Cornell Rewind: Commencements back in the day

“Cornell Rewind” is a series of columns in the Cornell Chronicle to celebrate the university’s sesquicentennial through December 2015. This column will explore the little-known legends and lore, the mythos and memories that devise Cornell’s history.

As Cornell celebrates its sesquicentennial year, some Commencement customs have not changed while other traditions adapt to the age.

The first students entered Cornell in fall 1868, and the university held its first commencement in 1869. Some of the first students had transferred from other schools and eight of them were eligible to graduate. The first ceremony was held on Thursday, July 1, at the downtown Ithaca library that Ezra Cornell built. Earlier that week, along with other events, the cornerstone of McGraw Hall was laid, and a tenth bell, a gift of Mrs. Andrew Dickson White, was added to the University Chimes.

Schurman addressed the graduating class in the open-air theater on the slope below McGraw Hall on June 23, 1920. About 1,123 received their degrees.

The first “through-class” year was the Class of 1872. After years of complaining about crowding and heat in “Library Hall,” the ceremony moved to the newly built Armory (site of the current Engineering Quad) in 1883. In 1912, Commencement exercises were moved to the “natural amphitheatre” on the slope west of McGraw Hall.

While Bailey Hall had served as a venue from 1921-31, it lacked enough seating. Generally, Barton Hall served as the Commencement venue from 1947 to 1974, and since then, every Commencement has taken place at Schoellkopf Field.

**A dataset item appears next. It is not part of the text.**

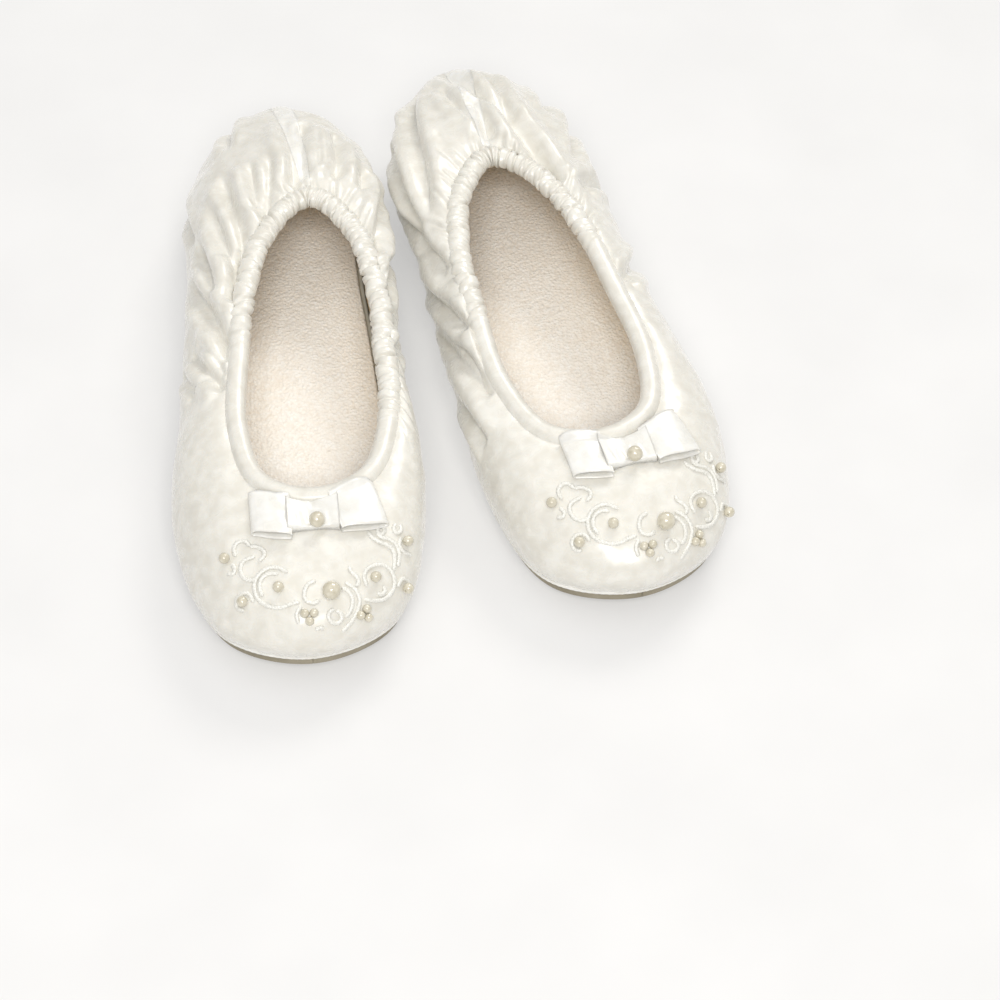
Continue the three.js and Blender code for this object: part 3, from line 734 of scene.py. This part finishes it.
def over_binding(foot, p, room):
    """Lifts points that would lie inside the topline binding up onto it."""
    ring = foot["ring"]
    flat = ring[None, :, :2] - p[:, None, :2]
    d = np.linalg.norm(flat, axis=-1)
    k = d.argmin(1)
    across = np.clip(d[np.arange(len(p)), k] / (BINDING_WIDTH / 2 + room), 0, 1)
    top = ring[k, 2] + (BINDING_HEIGHT / 2 + room) * np.sqrt(1 - across ** 2)
    return np.where(across < 1, np.maximum(p[:, 2], top), p[:, 2])


def sole_slab(foot, inset, z0, z1, corner, crown=0.0):
    """Slab in the sole's outline with rounded edges, in rows from its inner to its outer side."""
    t = 0.25 - 0.2497 * np.cos(np.linspace(0, math.pi, 150))
    (inner, inner_out), (outer, outer_out) = (at_ring(foot["rings"][0], v) for v in (t, 1 - t))
    inner, outer = inner - inner_out * inset, outer - outer_out * inset
    corner = min(corner, (z1 - z0) / 2 - 0.05)
    bend = np.linspace(0, math.pi / 2, 6)
    up = [(corner * (1 - math.sin(a)), z1 - corner * (1 - math.cos(a))) for a in bend[::-1]]
    side = [(corner * (1 - math.sin(a)), z0 + corner * (1 - math.cos(a))) for a in bend] + up
    columns = [np.c_[inner - inner_out * d, np.full(len(t), z)] for d, z in side]
    for share in np.linspace(0, 1, 40)[1:-1]:
        across = (inner - inner_out * corner) * (1 - share) + (outer - outer_out * corner) * share
        columns.append(np.c_[across, np.full(len(t), z1 + crown * 4 * share * (1 - share))])
    columns += [np.c_[outer - outer_out * d, np.full(len(t), z)] for d, z in side[::-1]]
    for share in np.linspace(1, 0, 12)[1:-1]:
        across = (inner - inner_out * corner) * (1 - share) + (outer - outer_out * corner) * share
        columns.append(np.c_[across, np.full(len(t), z0)])
    grid = toe_lift(np.stack(columns, 1))
    rows, sides = grid.shape[:2]
    faces = grid_faces(rows, sides, False, True).tolist()
    faces += [list(range(sides))[::-1], [(rows - 1) * sides + k for k in range(sides)]]
    return hand(foot, grid).reshape(-1, 3), faces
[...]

From the outset, Cornell’s president has delivered the Commencement address. For the 1905 graduation, President Jacob Gould Schurman was in Europe and Thomas F. (“TeeFee”) Crane, acting president, gave the Commencement speech.

Students first began wearing caps and gowns in 1895 and, in 1898, a Faculty Committee on Academic Dress agreed that the faculty and the Board of Trustees should also wear caps and gowns for the ceremony.

New graduates from 2006 look for friends and family following Commencement.

Beyond receiving a diploma, Commencement included events such as the Senior Ball, held at the Old Armory; a Senior Concert at the Lyceum Theatre downtown; “Class Day,” with student speakers, singing, class poems and class essays; planting of the “class ivy;” and other events.

Initially, Commencements were held at the end of June. After World War II, Commencements also included ROTC commissioning. For many years, Reunion was held concurrently; by 1913 Reunion moved to the weekend just prior to the Monday Commencement. In 1965, Reunion began following Commencement.

Beginning in the 19th century, an outside speaker would preach a Baccalaureate Sermon. In 1984, because the senior class wanted to invite outside speakers as was common at other universities, the seniors started a tradition of bringing Convocation speakers. Past Convocations speakers have included Astronaut Mae Jemison, M.D., ’81 (1994); former U.S. Sen. Daniel Patrick Moynihan (1986); newscaster Keith Olbermann ’79 (1998); former U.S. attorney general Janet Reno ’60 (2001); President Bill Clinton (2004); newscaster Soledad O’Brien (2007; and poet Maya Angelou (2008).